Extract each line of the data below exactly as written.

Begin

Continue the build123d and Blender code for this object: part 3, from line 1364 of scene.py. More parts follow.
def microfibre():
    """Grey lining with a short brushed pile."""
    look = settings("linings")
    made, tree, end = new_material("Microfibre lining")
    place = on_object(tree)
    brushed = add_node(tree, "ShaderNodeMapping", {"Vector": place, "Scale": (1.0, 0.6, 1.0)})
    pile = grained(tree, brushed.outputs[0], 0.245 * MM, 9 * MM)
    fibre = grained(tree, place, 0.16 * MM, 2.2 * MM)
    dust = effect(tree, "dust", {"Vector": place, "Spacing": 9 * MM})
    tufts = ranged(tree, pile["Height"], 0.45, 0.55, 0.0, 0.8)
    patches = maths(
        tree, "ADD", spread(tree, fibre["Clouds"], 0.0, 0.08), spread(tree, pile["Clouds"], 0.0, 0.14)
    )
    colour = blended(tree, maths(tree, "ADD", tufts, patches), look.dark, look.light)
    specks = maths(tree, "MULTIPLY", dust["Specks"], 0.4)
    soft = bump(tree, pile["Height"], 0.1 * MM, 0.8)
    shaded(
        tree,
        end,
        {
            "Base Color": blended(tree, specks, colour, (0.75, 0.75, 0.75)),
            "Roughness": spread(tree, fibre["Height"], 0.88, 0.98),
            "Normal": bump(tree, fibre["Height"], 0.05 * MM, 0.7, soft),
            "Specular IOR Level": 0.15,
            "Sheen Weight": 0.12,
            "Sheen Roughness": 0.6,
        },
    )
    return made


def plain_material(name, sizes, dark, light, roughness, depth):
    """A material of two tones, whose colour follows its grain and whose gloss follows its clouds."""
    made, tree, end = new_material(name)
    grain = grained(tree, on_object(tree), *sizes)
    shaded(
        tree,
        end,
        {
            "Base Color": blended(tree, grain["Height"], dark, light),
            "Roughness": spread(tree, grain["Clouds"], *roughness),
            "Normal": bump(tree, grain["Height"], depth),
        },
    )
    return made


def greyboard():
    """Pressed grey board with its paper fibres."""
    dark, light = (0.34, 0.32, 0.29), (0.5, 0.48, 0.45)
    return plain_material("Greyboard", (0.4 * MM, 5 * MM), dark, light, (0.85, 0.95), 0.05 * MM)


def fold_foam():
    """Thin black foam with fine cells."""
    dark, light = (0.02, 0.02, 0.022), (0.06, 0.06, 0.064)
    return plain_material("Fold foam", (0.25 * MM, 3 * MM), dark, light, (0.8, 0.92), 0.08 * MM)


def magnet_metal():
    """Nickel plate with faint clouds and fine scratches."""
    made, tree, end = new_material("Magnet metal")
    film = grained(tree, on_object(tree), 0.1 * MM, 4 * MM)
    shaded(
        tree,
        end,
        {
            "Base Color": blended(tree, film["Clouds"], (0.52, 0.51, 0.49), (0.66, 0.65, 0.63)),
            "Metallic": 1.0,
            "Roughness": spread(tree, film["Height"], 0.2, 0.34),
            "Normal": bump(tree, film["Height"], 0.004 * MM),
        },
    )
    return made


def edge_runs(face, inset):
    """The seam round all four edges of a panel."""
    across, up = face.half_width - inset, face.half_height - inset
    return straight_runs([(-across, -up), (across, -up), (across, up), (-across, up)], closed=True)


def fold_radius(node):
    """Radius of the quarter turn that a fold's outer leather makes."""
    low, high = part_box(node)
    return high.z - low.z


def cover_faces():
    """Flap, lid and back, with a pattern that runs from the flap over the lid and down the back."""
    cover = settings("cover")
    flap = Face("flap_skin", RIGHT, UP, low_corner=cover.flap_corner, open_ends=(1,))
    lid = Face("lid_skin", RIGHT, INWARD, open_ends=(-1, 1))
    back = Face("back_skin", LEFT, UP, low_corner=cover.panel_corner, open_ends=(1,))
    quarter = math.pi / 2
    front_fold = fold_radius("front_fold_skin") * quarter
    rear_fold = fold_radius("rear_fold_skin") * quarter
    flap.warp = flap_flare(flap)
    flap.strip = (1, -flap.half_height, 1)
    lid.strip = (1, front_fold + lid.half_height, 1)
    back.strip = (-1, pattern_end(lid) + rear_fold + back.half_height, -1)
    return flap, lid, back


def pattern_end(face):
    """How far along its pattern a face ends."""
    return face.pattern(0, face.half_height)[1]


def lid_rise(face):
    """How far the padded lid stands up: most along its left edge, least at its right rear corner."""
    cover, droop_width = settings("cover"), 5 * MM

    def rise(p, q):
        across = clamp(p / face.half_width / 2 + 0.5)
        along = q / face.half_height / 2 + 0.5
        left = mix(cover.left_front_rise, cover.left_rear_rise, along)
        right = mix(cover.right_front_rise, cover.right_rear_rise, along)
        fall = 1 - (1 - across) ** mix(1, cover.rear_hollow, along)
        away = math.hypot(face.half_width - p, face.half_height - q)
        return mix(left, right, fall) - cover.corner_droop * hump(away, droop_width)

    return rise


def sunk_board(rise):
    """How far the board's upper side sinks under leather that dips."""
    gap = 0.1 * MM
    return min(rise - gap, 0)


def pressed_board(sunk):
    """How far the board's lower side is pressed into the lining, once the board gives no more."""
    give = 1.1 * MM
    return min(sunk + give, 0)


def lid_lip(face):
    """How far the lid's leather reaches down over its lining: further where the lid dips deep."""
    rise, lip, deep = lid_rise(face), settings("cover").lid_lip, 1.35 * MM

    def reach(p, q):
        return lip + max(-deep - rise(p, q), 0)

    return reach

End

Answer:
Continue the build123d and Blender code for this object: part 3, from line 1364 of scene.py. More parts follow.
def microfibre():
    """Grey lining with a short brushed pile."""
    look = settings("linings")
    made, tree, end = new_material("Microfibre lining")
    place = on_object(tree)
    brushed = add_node(tree, "ShaderNodeMapping", {"Vector": place, "Scale": (1.0, 0.6, 1.0)})
    pile = grained(tree, brushed.outputs[0], 0.245 * MM, 9 * MM)
    fibre = grained(tree, place, 0.16 * MM, 2.2 * MM)
    dust = effect(tree, "dust", {"Vector": place, "Spacing": 9 * MM})
    tufts = ranged(tree, pile["Height"], 0.45, 0.55, 0.0, 0.8)
    patches = maths(
        tree, "ADD", spread(tree, fibre["Clouds"], 0.0, 0.08), spread(tree, pile["Clouds"], 0.0, 0.14)
    )
    colour = blended(tree, maths(tree, "ADD", tufts, patches), look.dark, look.light)
    specks = maths(tree, "MULTIPLY", dust["Specks"], 0.4)
    soft = bump(tree, pile["Height"], 0.1 * MM, 0.8)
    shaded(
        tree,
        end,
        {
            "Base Color": blended(tree, specks, colour, (0.75, 0.75, 0.75)),
            "Roughness": spread(tree, fibre["Height"], 0.88, 0.98),
            "Normal": bump(tree, fibre["Height"], 0.05 * MM, 0.7, soft),
            "Specular IOR Level": 0.15,
            "Sheen Weight": 0.12,
            "Sheen Roughness": 0.6,
        },
    )
    return made


def plain_material(name, sizes, dark, light, roughness, depth):
    """A material of two tones, whose colour follows its grain and whose gloss follows its clouds."""
    made, tree, end = new_material(name)
    grain = grained(tree, on_object(tree), *sizes)
    shaded(
        tree,
        end,
        {
            "Base Color": blended(tree, grain["Height"], dark, light),
            "Roughness": spread(tree, grain["Clouds"], *roughness),
            "Normal": bump(tree, grain["Height"], depth),
        },
    )
    return made


def greyboard():
    """Pressed grey board with its paper fibres."""
    dark, light = (0.34, 0.32, 0.29), (0.5, 0.48, 0.45)
    return plain_material("Greyboard", (0.4 * MM, 5 * MM), dark, light, (0.85, 0.95), 0.05 * MM)


def fold_foam():
    """Thin black foam with fine cells."""
    dark, light = (0.02, 0.02, 0.022), (0.06, 0.06, 0.064)
    return plain_material("Fold foam", (0.25 * MM, 3 * MM), dark, light, (0.8, 0.92), 0.08 * MM)


def magnet_metal():
    """Nickel plate with faint clouds and fine scratches."""
    made, tree, end = new_material("Magnet metal")
    film = grained(tree, on_object(tree), 0.1 * MM, 4 * MM)
    shaded(
        tree,
        end,
        {
            "Base Color": blended(tree, film["Clouds"], (0.52, 0.51, 0.49), (0.66, 0.65, 0.63)),
            "Metallic": 1.0,
            "Roughness": spread(tree, film["Height"], 0.2, 0.34),
            "Normal": bump(tree, film["Height"], 0.004 * MM),
        },
    )
    return made


def edge_runs(face, inset):
    """The seam round all four edges of a panel."""
    across, up = face.half_width - inset, face.half_height - inset
    return straight_runs([(-across, -up), (across, -up), (across, up), (-across, up)], closed=True)


def fold_radius(node):
    """Radius of the quarter turn that a fold's outer leather makes."""
    low, high = part_box(node)
    return high.z - low.z


def cover_faces():
    """Flap, lid and back, with a pattern that runs from the flap over the lid and down the back."""
    cover = settings("cover")
    flap = Face("flap_skin", RIGHT, UP, low_corner=cover.flap_corner, open_ends=(1,))
    lid = Face("lid_skin", RIGHT, INWARD, open_ends=(-1, 1))
    back = Face("back_skin", LEFT, UP, low_corner=cover.panel_corner, open_ends=(1,))
    quarter = math.pi / 2
    front_fold = fold_radius("front_fold_skin") * quarter
    rear_fold = fold_radius("rear_fold_skin") * quarter
    flap.warp = flap_flare(flap)
    flap.strip = (1, -flap.half_height, 1)
    lid.strip = (1, front_fold + lid.half_height, 1)
    back.strip = (-1, pattern_end(lid) + rear_fold + back.half_height, -1)
    return flap, lid, back


def pattern_end(face):
    """How far along its pattern a face ends."""
    return face.pattern(0, face.half_height)[1]


def lid_rise(face):
    """How far the padded lid stands up: most along its left edge, least at its right rear corner."""
    cover, droop_width = settings("cover"), 5 * MM

    def rise(p, q):
        across = clamp(p / face.half_width / 2 + 0.5)
        along = q / face.half_height / 2 + 0.5
        left = mix(cover.left_front_rise, cover.left_rear_rise, along)
        right = mix(cover.right_front_rise, cover.right_rear_rise, along)
        fall = 1 - (1 - across) ** mix(1, cover.rear_hollow, along)
        away = math.hypot(face.half_width - p, face.half_height - q)
        return mix(left, right, fall) - cover.corner_droop * hump(away, droop_width)

    return rise


def sunk_board(rise):
    """How far the board's upper side sinks under leather that dips."""
    gap = 0.1 * MM
    return min(rise - gap, 0)


def pressed_board(sunk):
    """How far the board's lower side is pressed into the lining, once the board gives no more."""
    give = 1.1 * MM
    return min(sunk + give, 0)


def lid_lip(face):
    """How far the lid's leather reaches down over its lining: further where the lid dips deep."""
    rise, lip, deep = lid_rise(face), settings("cover").lid_lip, 1.35 * MM

    def reach(p, q):
        return lip + max(-deep - rise(p, q), 0)

    return reach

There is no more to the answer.